CHALLENGE :: Nothing but the lines from the one containing "# The drilled" down to the one containing "from mathutils import Matrix, Vector", both included, should be echoed, and each exactly as it stands.

▼

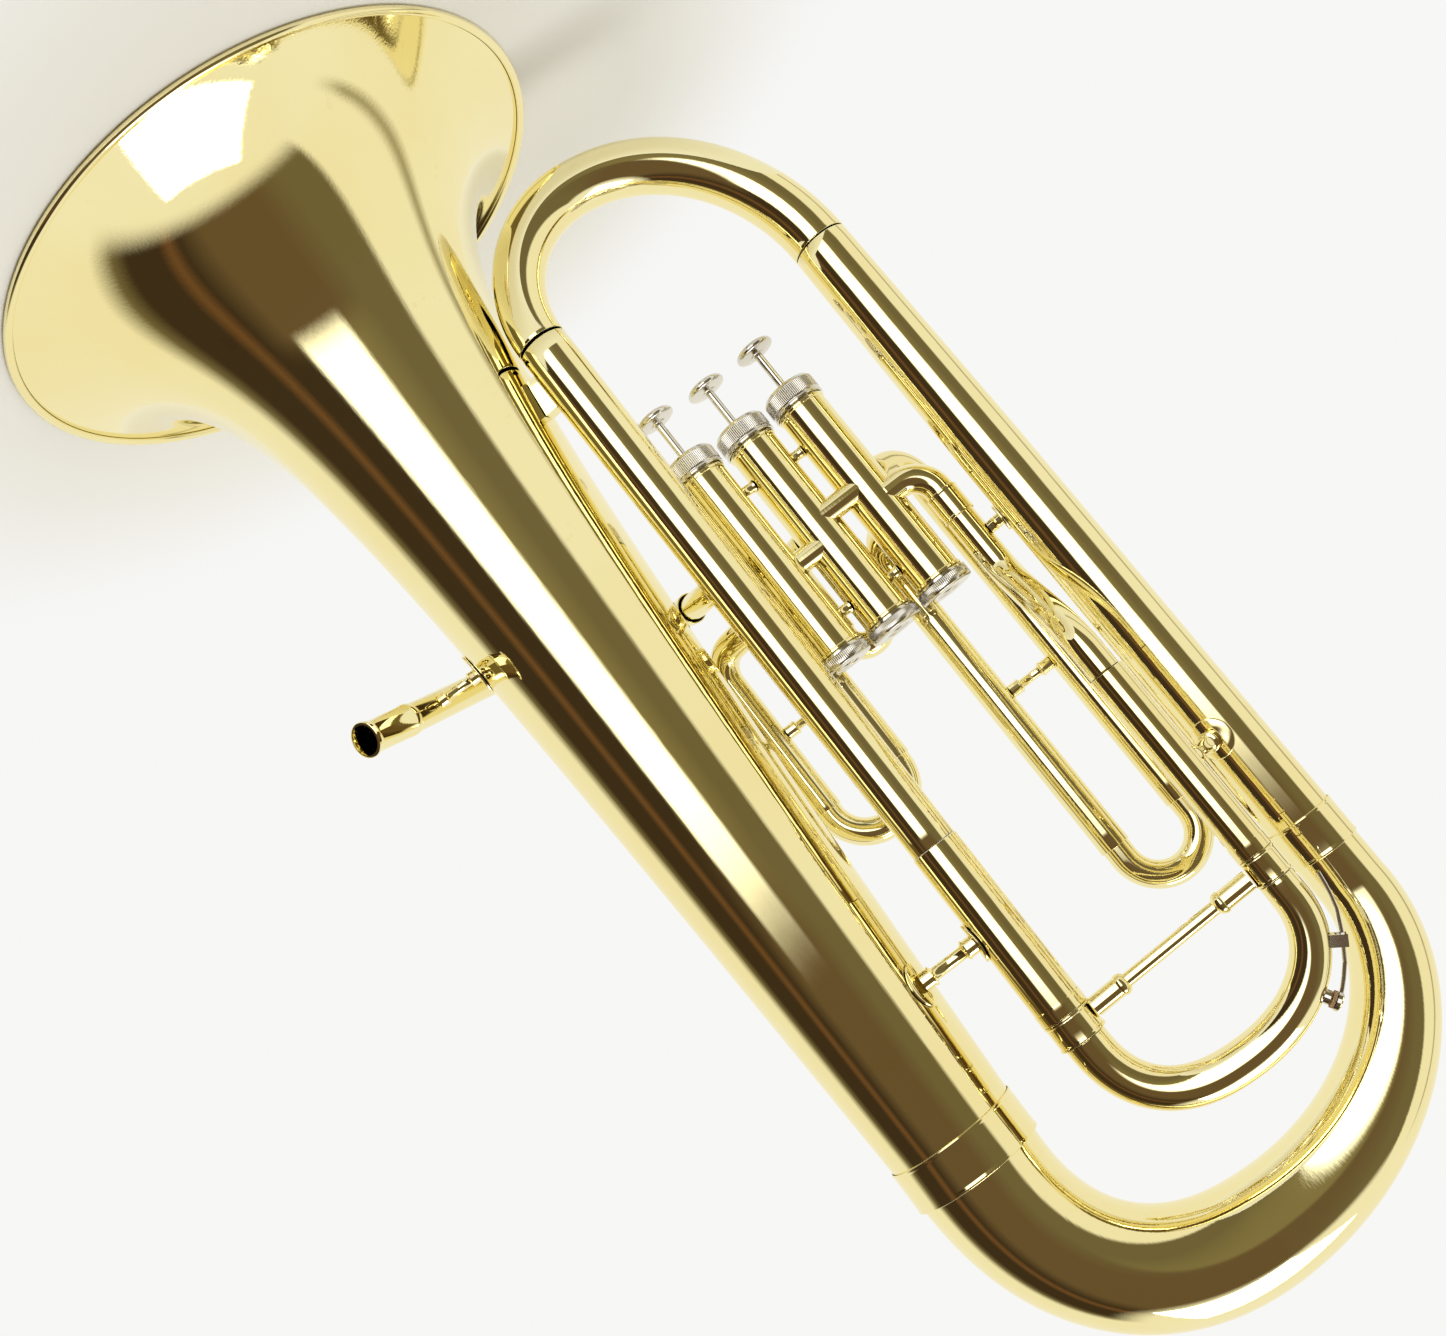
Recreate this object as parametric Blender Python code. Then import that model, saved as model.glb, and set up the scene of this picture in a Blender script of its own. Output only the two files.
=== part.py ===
"""Three-valve euphonium, standing on its bell as it is put down between pieces.

The frame is +Z up from the bell's mouth to the bottom bow, with the bell on the +X side
and the player's pipes towards -Y. Places are written as (across, back, up): across is the
distance from the bell's axis towards the outer branch, which is -X, back is +Y and up is +Z.
Lengths are metres.
"""
import math

import bmesh
import bpy
import numpy as np
from mathutils import Vector

# ---- clearances and walls -------------------------------------------------------------
GAP = 0.0003            # between pieces that touch
SLIDE_CLEARANCE = 0.0001  # round the inner leg of a slide and round a piston
WALL = 0.0007           # sheet brass of the bell, bows and branches
SLEEVE_WALL = 0.0006    # outer tube of a slide
FERRULE_WALL = 0.0009   # collar over a joint

# ---- bell ----------------------------------------------------------------------------
BELL_MOUTH_RADIUS = 0.140
RIM_WIRE_RADIUS = 0.0020
BELL_TOP = 0.5225       # joint with the bottom bow
BELL_TOP_RADIUS = 0.0292
BELL_TAPER = 0.045      # widening of the stem for each metre down
FLARE_DEPTH = 0.085
FLARE_POWER = 2.4
BELL_FERRULE_LENGTH = 0.0192

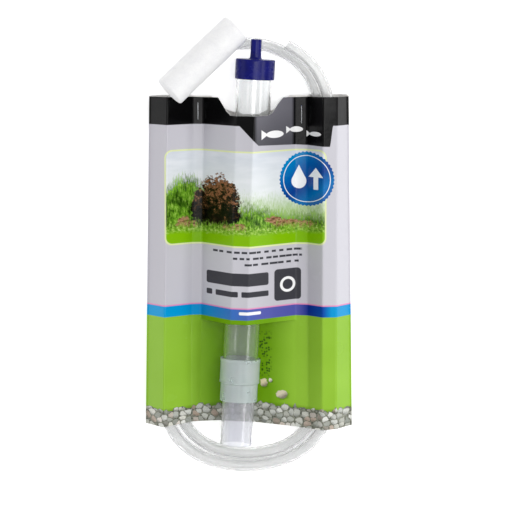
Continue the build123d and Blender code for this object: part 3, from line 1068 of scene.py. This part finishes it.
def make_intake():
    clear = clear_plastic("clear_tube", srgb(250, 252, 252), 0.95, 0.06)
    foot_clear = clear_plastic("clear_foot", srgb(232, 233, 242), 0.81, 0.05)
    milky = milky_plastic()
    navy = blue_plastic()
    white = moulded_white()

    tube = lathe("intake", tube_profile(outer=12.15, inner=10.75, low=-78.0, high=133.7))
    tube.materials.append(clear)
    add_object("clear_tube", tube, "intake", ["intake_tube"], smooth=40)

    foot = lathe("foot", tube_profile(outer=11.25, inner=9.95, low=-127.0, high=-89.0))
    foot.materials.append(foot_clear)
    add_object("foot", foot, "foot", ["foot_tube"], smooth=40)

    sleeve = soften(
        [
            (11.3, -96.0),
            (13.0, -96.0),
            (13.0, -83.6),
            (13.95, -83.0),
            (13.95, -82.0),
            (13.8, -81.6),
            (13.8, -68.4),
            (14.0, -68.0),
            (14.0, -66.0),
            (12.2, -66.0),
            (12.2, -78.05),
            (11.27, -78.05),
            (11.27, -88.05),
            (10.4, -88.05),
            (10.4, -88.95),
            (11.3, -88.95),
        ],
        SLEEVE_EDGE,
        closed=True,
    )
    mesh = lathe("sleeve", sleeve)
    mesh.materials.append(milky)
    add_object("coupling", mesh, "coupling", ["coupling_sleeve"], smooth=40)

    cap = soften(
        [
            (12.2, 128.2),
            (13.75, 128.2),
            (13.75, 142.2),
            (4.6, 142.2),
            (3.9, 143.4),
            (3.75, 146.0),
            (3.68, 155.9),
            (2.6, 155.9),
            (2.6, 140.2),
            (12.2, 140.2),
        ],
        CAP_EDGE,
        steps=6,
        closed=True,
    )
    mesh = lathe("cap", cap)
    mesh.materials.append(navy)
    add_object("cap", mesh, "outlet", ["outlet_cap"], smooth=35)

    inner = {"guard_grille": white, "valve_seat": milky, "valve_cage": milky, "valve_plate": white}
    for node, mat in inner.items():
        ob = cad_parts[node]
        ob.data.materials.clear()
        ob.data.materials.append(mat)


make_intake()


# ---- sponge ----------------------------------------------------------------------------
SPONGE_LOW = (-54.7, 119.7, 33.4)
SPONGE_HIGH = (-8.9, 163.4, 21.6)
SPONGE_R = 11.5
SPONGE_EDGE = 1.6
SPONGE_STEP = 1.1  # between its rings of points


def make_sponge():
    low, high = on_card(*SPONGE_LOW), on_card(*SPONGE_HIGH)
    long = (high - low).length
    turn = (high - low).to_track_quat("Z", "Y")
    r = SPONGE_R * MM
    half = [(0, 0), (r, 0), (r, long), (0, long)]
    outline = soften(half, SPONGE_EDGE * MM, steps=5, pad=0.2 * MM)
    profile = []
    for a, b in zip(outline, outline[1:]):
        profile.append(a)
        parts = max(1, int((b - a).length / (SPONGE_STEP * MM)))
        for k in range(1, parts):
            profile.append(a.lerp(b, k / parts))
    profile = profile[1:]
    around = 72
    points = [low.copy()]
    for ring_r, z in profile:
        for k in range(around):
            a = 2 * math.pi * k / around
            p = Vector((ring_r * math.cos(a), ring_r * math.sin(a), z))
            dent = noise.noise(p * 90) * 0.35 + noise.noise(p * 400) * 0.12
            shrink = 1 - (0.25 + abs(dent)) / SPONGE_R
            p.x *= shrink
            p.y *= shrink
            points.append(low + turn @ p)
    points.append(high.copy())
    last = len(points) - 1
    rows = len(profile)
    faces = [(0, 1 + (k + 1) % around, 1 + k) for k in range(around)]
    for i in range(rows - 1):
        for k in range(around):
            n = (k + 1) % around
            a, b = 1 + i * around, 1 + (i + 1) * around
            faces.append((a + k, a + n, b + n, b + k))
    top = 1 + (rows - 1) * around
    faces += [(top + k, top + (k + 1) % around, last) for k in range(around)]
    mesh = mesh_from("sponge", points, faces)
    outward(mesh)
    mesh.materials.append(melamine_foam())
    ob = add_object("sponge", mesh, "sponge", ["cleaning_sponge"], smooth=60)


make_sponge()


# ---- card ------------------------------------------------------------------------------
TOP_Y, BOTTOM_Y, SLIT_Y = 115.0, -115.0, -40.3
SHEET = 0.5
THICK = 0.38
FRONT_CREASE = 1.1
BACK_CREASE = 1.2
CREASE_STEPS = 4
FLAT_PARTS = 7
WAVES = 0.3
HELD_Z = 9.5  # up to this height the card lies still,
FREE_BY = 5.0  # and this much higher it waves fully
LEFT_TOP = [(-69.4, 9.5), (-68.4, 9.5), (-56.2, 25.0), (-38.7, 8.0), (-31.3, 8.0)]
LEFT_BOTTOM = [(-72.7, 9.5), (-71.7, 9.5), (-59.8, 26.5), (-41.2, 10.4), (-34.7, 8.0)]
RIGHT_TOP = [(32.1, 8.0), (40.4, 8.0), (51.1, 25.0), (61.1, 24.0), (68.4, 9.5), (69.4, 9.5)]
RIGHT_BOTTOM = [(33.0, 14.0), (41.4, 17.0), (51.1, 26.5), (60.9, 25.0), (71.4, 9.5), (72.4, 9.5)]
TENT_TOP = [(-8.5, 36.5), (4.3, 43.5)]
TENT_BOTTOM = [(-14.5, 41.5), (-3.5, 43.5)]
TRAY = [(-33.0, 8.0), (3.0, 8.0)]
BACK_TOP = [(-69.4, 9.0), (-68.4, 9.0), (-63.5, 0.0), (-44.5, 0.0), (-38.7, 7.5)]
BACK_TOP += [(40.4, 7.5), (44.0, 0.0), (63.5, 0.0), (68.4, 9.0), (69.4, 9.0)]
BACK_BOTTOM = [(-72.7, 9.0), (-71.7, 9.0), (-66.5, 0.0), (-40.0, 0.0), (-36.8, 7.5)]
BACK_BOTTOM += [(30.0, 7.5), (33.0, 0.0), (64.0, 0.0), (71.4, 9.0), (72.4, 9.0)]
NOTCH = [(-21.4, 115.6), (-13.7, 103.4), (15.2, 103.4), (22.9, 115.6)]
FRONT_HIGH = [(-90, 115.4), (-56.2, 116.0), (-31.3, 115.3), *NOTCH]
FRONT_HIGH += [(32.0, 115.3), (51.1, 116.0), (61.1, 116.0), (90, 115.4)]
FRONT_LOW = [(-90, -114.1), (-72.6, -114.1), (-59.7, -114.3), (-41.6, -112.9), (-19.1, -112.2)]
FRONT_LOW += [(2.8, -113.3), (41.4, -116.4), (51.0, -116.4), (60.8, -115.7), (90, -115.1)]
BACK_HIGH = [(-90, 116.2), (-21.5, 116.5), (-13.7, 103.4)]
BACK_HIGH += [(15.2, 103.4), (23.0, 116.8), (90, 117.2)]
BACK_LOW = [(-90, -112.0), (90, -112.0)]


def height_on(outline, x):
    """The outline's y at x."""
    xs, ys = zip(*outline)
    return float(np.interp(x, xs, ys))


def folds_at(top, bottom, y):
    """The fold points at the height y, between those of the top and the bottom edge."""
    share = (y - BOTTOM_Y) / (TOP_Y - BOTTOM_Y)
    return [Vector(low).lerp(Vector(high), share) for high, low in zip(top, bottom, strict=True)]


def section(folds, radius):
    """The folded sheet's line with soft creases and divided flats: always as many points."""
    soft = soften(folds, radius, steps=CREASE_STEPS, pad=0.4)
    each = CREASE_STEPS + 3
    out = []
    for i, (a, b) in enumerate(zip(soft, soft[1:])):
        parts = FLAT_PARTS if i % each == 0 else 1
        out += [a.lerp(b, k / parts) for k in range(parts)]
    out.append(soft[-1])
    return out


def sheet_points(top, bottom, span, rows, radius, lift=0.0, waves=0.0):
    """Rows of points across a folded sheet, between the two heights that span gives for an x."""
    grid = []
    for r in range(rows + 1):
        share = r / rows
        level = folds_at(top, bottom, TOP_Y * share + BOTTOM_Y * (1 - share))
        row = []
        for c, start in enumerate(section(level, radius)):
            x = start.x
            # The sheet's ends aren't level and its folds slant, so x and y settle together
            for _ in range(3):
                low, high = span(x)
                y = low + (high - low) * share
                at = section(folds_at(top, bottom, y), radius)[c]
                x = at.x
            z = at.y + lift
            row.append((x, y, z + ripple(x, y, z, waves)))
        grid.append(row)
    return grid


def ripple(x, y, z, waves):
    """The card's own unevenness, none where it is held flat."""
    free = min(1.0, max(0.0, (z - HELD_Z) / FREE_BY))
    return free * waves * (noise.noise(Vector((x * 0.045, y * 0.02, 3.1))) - 0.4)


def grid_mesh(name, grids):
    """One mesh from grids of points on the card's axes, joined where they meet."""
    points, faces = [], []
    for grid in grids:
        base = len(points)
        wide = len(grid[0])
        for row in grid:
            points += [on_card(*p) for p in row]
        for r in range(len(grid) - 1):
            for c in range(wide - 1):
                a = base + r * wide + c
                faces.append((a, a + 1, a + 1 + wide, a + wide))
    mesh = mesh_from(name, points, faces)
    bm = bmesh.new()
    bm.from_mesh(mesh)
    bmesh.ops.remove_doubles(bm, verts=bm.verts, dist=0.03 * MM)
    bm.to_mesh(mesh)
    bm.free()
    return mesh


def thicken(ob):
    """Gives a sheet its thickness, with its second material inside and on its cut edges."""
    mod = ob.modifiers.new("thick", "SOLIDIFY")
    mod.thickness = THICK * MM
    mod.offset = -1
    mod.use_rim = True
    mod.material_offset = 1
    mod.material_offset_rim = 1
    done = bpy.data.meshes.new_from_object(ob.evaluated_get(bpy.context.evaluated_depsgraph_get()))
    ob.modifiers.clear()
    old = ob.data
    ob.data = done
    bpy.data.meshes.remove(old)
    done.shade_smooth()
    done.set_sharp_from_angle(angle=math.radians(38))


def make_sheet(name, grids, materials, node):
    mesh = grid_mesh(name, grids)
    for mat in materials:
        mesh.materials.append(mat)
    thicken(add_object(name, mesh, "pack", [node]))


def make_card():
    """The front sheet, its middle in two levels above and below the slit, and the back sheet."""
    board = grey_board()

    def upper_span(x):
        return SLIT_Y, height_on(FRONT_HIGH, x)

    def lower_span(x):
        return height_on(FRONT_LOW, x), SLIT_Y

    def back_span(x):
        return height_on(BACK_LOW, x), height_on(BACK_HIGH, x)

    top = LEFT_TOP + TENT_TOP + RIGHT_TOP
    bottom = LEFT_BOTTOM + TENT_BOTTOM + RIGHT_BOTTOM
    upper = sheet_points(top, bottom, upper_span, 44, FRONT_CREASE, SHEET, WAVES)
    top = LEFT_TOP + TRAY + RIGHT_TOP
    bottom = LEFT_BOTTOM + TRAY + RIGHT_BOTTOM
    lower = sheet_points(top, bottom, lower_span, 26, FRONT_CREASE, SHEET, WAVES)
    print_and_board = (printed_front(), board)
    make_sheet("front_sheet", [upper, lower], print_and_board, "card_front")

    back = sheet_points(BACK_TOP, BACK_BOTTOM, back_span, 60, BACK_CREASE)
    # Its rows run the other way, so that its printed side is underneath
    back = [row[::-1] for row in back]
    make_sheet("back_sheet", [back], (printed_back(), board), "card_back")


make_card()


# ---- staples ---------------------------------------------------------------------------
STAPLE_R = 0.24
STAPLE_BORE_R = 0.02  # tube_along leaves one; this is too thin to see
STAPLE_HALF = 6.05
STAPLE_END = 1.6  # how far from the middle its turned ends reach


def make_staple(name, node, wire):
    """A bent wire in the box of its CAD node: crown in front, legs through, ends turned in."""
    low, high = (Vector(c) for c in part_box(node))
    mid = (low + high) / 2
    base = Vector((mid.x, mid.y, 0))
    along = (on_card(0, 1, 0) - on_card(0, 0, 0)).normalized()
    top, under = high.z / MM - STAPLE_R, low.z / MM + STAPLE_R
    half = [(STAPLE_HALF, top), (STAPLE_HALF, under), (STAPLE_END, under)]
    bent = soften([(-s, z) for s, z in half[::-1]] + half, 0.45, steps=4, pad=0.05)
    line = [base + along * (s * MM) + Vector((0, 0, z * MM)) for s, z in bent]
    mesh = tube_along(name, line, (STAPLE_R * MM, STAPLE_BORE_R * MM), around=12)
    mesh.materials.append(wire)
    add_object(name, mesh, "pack", [node], smooth=50)


wire = staple_wire()
make_staple("left_staple", "staple_left", wire)
make_staple("right_staple", "staple_right", wire)
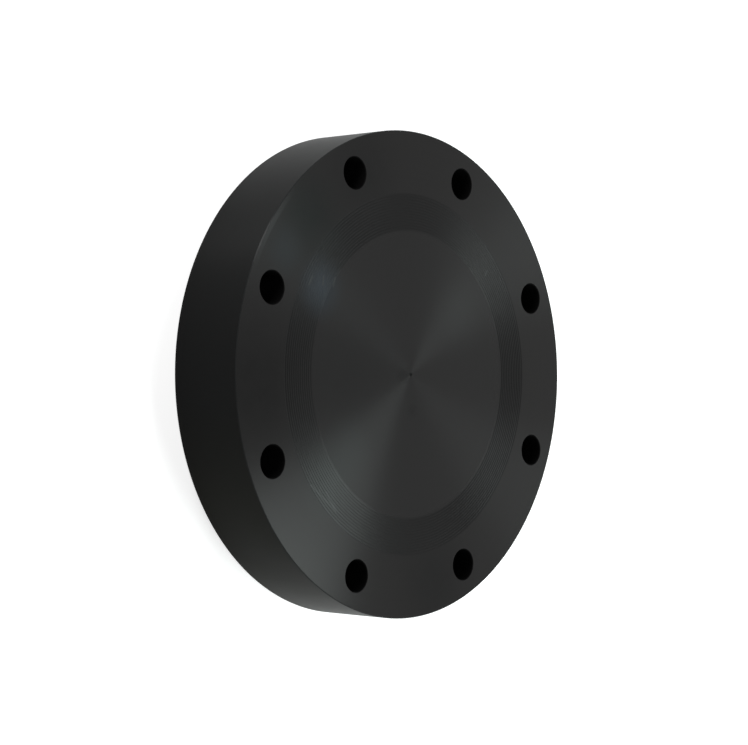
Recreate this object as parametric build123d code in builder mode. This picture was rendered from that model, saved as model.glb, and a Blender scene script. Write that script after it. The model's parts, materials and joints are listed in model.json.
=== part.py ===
from build123d import *
import os

# A blind flange: one thick disc of solid plastic, turned all over and drilled for bolts.
# It lies on its back face. The origin is the centre of that face, and +Z is the disc's axis.
# All sizes are in millimetres.

# The disc
outside_diameter = 343.0
thickness = 58.0
rim_chamfer = 0.5

# The bolt holes, which straddle the X and Y centre lines
bolt_hole_count = 8
bolt_hole_diameter = 22.2
bolt_hole_chamfer = 0.5
rim_to_hole_centres = 22.25

# The gasket band on the front face: concentric V serrations, side by side
holes_to_band = 10.85
serration_count = 13
serration_pitch = 2.0
serration_depth = 0.12

# The point that the facing cut leaves at the centre of the front face
centre_mark_diameter = 3.0
centre_mark_depth = 0.6

# Places that follow from those sizes
bolt_circle_diameter = outside_diameter - 2 * rim_to_hole_centres
band_outer_radius = (bolt_circle_diameter - bolt_hole_diameter) / 2 - holes_to_band
band_inner_radius = band_outer_radius - serration_count * serration_pitch


def serration_points():
    """The bottom of each V and the crest outside it, from the band's inner edge outwards."""
    points = []
    for step in range(serration_count):
        inner_crest = band_inner_radius + step * serration_pitch
        points.append((inner_crest + serration_pitch / 2, thickness - serration_depth))
        points.append((inner_crest + serration_pitch, thickness))
    return points


with BuildPart() as blind_flange:
    # The turned disc, from half its section
    with BuildSketch(Plane.XZ):
        with BuildLine():
            Polyline(
                (0, 0),
                (0, thickness - centre_mark_depth),
                (centre_mark_diameter / 2, thickness),
                (band_inner_radius, thickness),
                *serration_points(),
                (outside_diameter / 2 - rim_chamfer, thickness),
                (outside_diameter / 2, thickness - rim_chamfer),
                (outside_diameter / 2, rim_chamfer),
                (outside_diameter / 2 - rim_chamfer, 0),
                close=True,
            )
        make_face()
    revolve(axis=Axis.Z)

    # The drilled bolt holes, with both mouths deburred
    with Locations(Plane.XY.offset(thickness)):
        with PolarLocations(
            bolt_circle_diameter / 2, bolt_hole_count, start_angle=180 / bolt_hole_count
        ):
            Hole(bolt_hole_diameter / 2)
    hole_mouths = blind_flange.edges(Select.LAST).filter_by(GeomType.CIRCLE)
    chamfer(hole_mouths, length=bolt_hole_chamfer)

blind_flange.part.label = "blind_flange"

os.makedirs("parts", exist_ok=True)
export_step(blind_flange.part, "parts/blind_flange.step")
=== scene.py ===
# A blind flange: one thick disc of black plastic, turned all over and drilled for eight bolts.
# It lies on its back face with the turned front face up, and the camera looks down on it.
# Everything is in metres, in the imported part's own frame.

import json
import math

import bmesh
import bpy
import numpy as np
from mathutils import Matrix, Vector


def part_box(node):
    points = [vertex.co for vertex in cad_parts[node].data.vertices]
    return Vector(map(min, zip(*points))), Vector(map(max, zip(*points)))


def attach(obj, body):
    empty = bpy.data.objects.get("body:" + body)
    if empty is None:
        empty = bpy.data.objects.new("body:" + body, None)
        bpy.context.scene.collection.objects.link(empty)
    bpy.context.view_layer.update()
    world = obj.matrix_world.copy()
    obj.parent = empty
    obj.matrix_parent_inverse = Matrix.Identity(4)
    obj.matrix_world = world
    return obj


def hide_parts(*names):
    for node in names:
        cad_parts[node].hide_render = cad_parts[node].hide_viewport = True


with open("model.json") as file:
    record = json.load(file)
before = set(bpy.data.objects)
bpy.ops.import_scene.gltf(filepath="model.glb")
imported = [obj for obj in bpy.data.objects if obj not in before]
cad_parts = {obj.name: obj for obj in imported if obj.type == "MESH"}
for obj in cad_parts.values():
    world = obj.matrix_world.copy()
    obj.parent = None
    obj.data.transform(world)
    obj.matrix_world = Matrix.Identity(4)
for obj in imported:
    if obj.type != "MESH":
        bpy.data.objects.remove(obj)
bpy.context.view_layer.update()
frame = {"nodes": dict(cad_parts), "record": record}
print("frame loaded:", ", ".join(frame["nodes"]))

# The disc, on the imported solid's own size and bolt circle
low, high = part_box("blind_flange")
boltCircle = next(m for m in frame["record"]["mounts"] if m["name"] == "bolt_circle")["dims"]
disc = {
    "radius": (high[0] - low[0]) / 2,
    "top": high[2],
    "bottom": low[2],
    "rimChamfer": 0.0005,
    "holeCount": boltCircle["count"],
    "holeCircle": boltCircle["pcd_mm"] / 2000,  # from a diameter in mm to a radius in metres
    "holeRadius": boltCircle["hole_r_mm"] / 1000,
    "holeChamfer": 0.0005,
    "bandInner": 0.1013,  # the gasket band's serrations start here
    "serrationPitch": 0.002,
    "serrationDepth": 0.00012,
    "serrations": 13,
    "markRadius": 0.0015,  # the point that the facing cut leaves at the centre
    "markDepth": 0.0006,
    "drilledInner": 0.131,  # the ring that is meshed round the holes
    "drilledOuter": 0.167,
    "cellsAround": 384,
    "cellsAcrossRing": 16,
    # Mesh lines across the plain middle of the face, down the rim, across the back and down a bore
    "linesInside": 8,
    "linesOnWall": 7,
    "linesOnBack": 6,
    "linesInBore": 6,
    "linesRoundHole": (1, 0.7, 0.45, 0.25, 0.1, 0),  # as shares of the way out from a hole's mouth
    "weldDistance": 1e-6,
    "sharpAngle": math.radians(5),  # keeps each serration's crest and root crisp
}
bandOuter = disc["bandInner"] + disc["serrations"] * disc["serrationPitch"]

# Each finish has its place in the mesh's list of materials
finishes = ["turned_face", "turned_rim", "broken_edge", "drilled_bore"]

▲

ANSWER IN FULL ::
    # The drilled bolt holes, with both mouths deburred
    with Locations(Plane.XY.offset(thickness)):
        with PolarLocations(
            bolt_circle_diameter / 2, bolt_hole_count, start_angle=180 / bolt_hole_count
        ):
            Hole(bolt_hole_diameter / 2)
    hole_mouths = blind_flange.edges(Select.LAST).filter_by(GeomType.CIRCLE)
    chamfer(hole_mouths, length=bolt_hole_chamfer)

blind_flange.part.label = "blind_flange"

os.makedirs("parts", exist_ok=True)
export_step(blind_flange.part, "parts/blind_flange.step")
=== scene.py ===
# A blind flange: one thick disc of black plastic, turned all over and drilled for eight bolts.
# It lies on its back face with the turned front face up, and the camera looks down on it.
# Everything is in metres, in the imported part's own frame.

import json
import math

import bmesh
import bpy
import numpy as np
from mathutils import Matrix, Vector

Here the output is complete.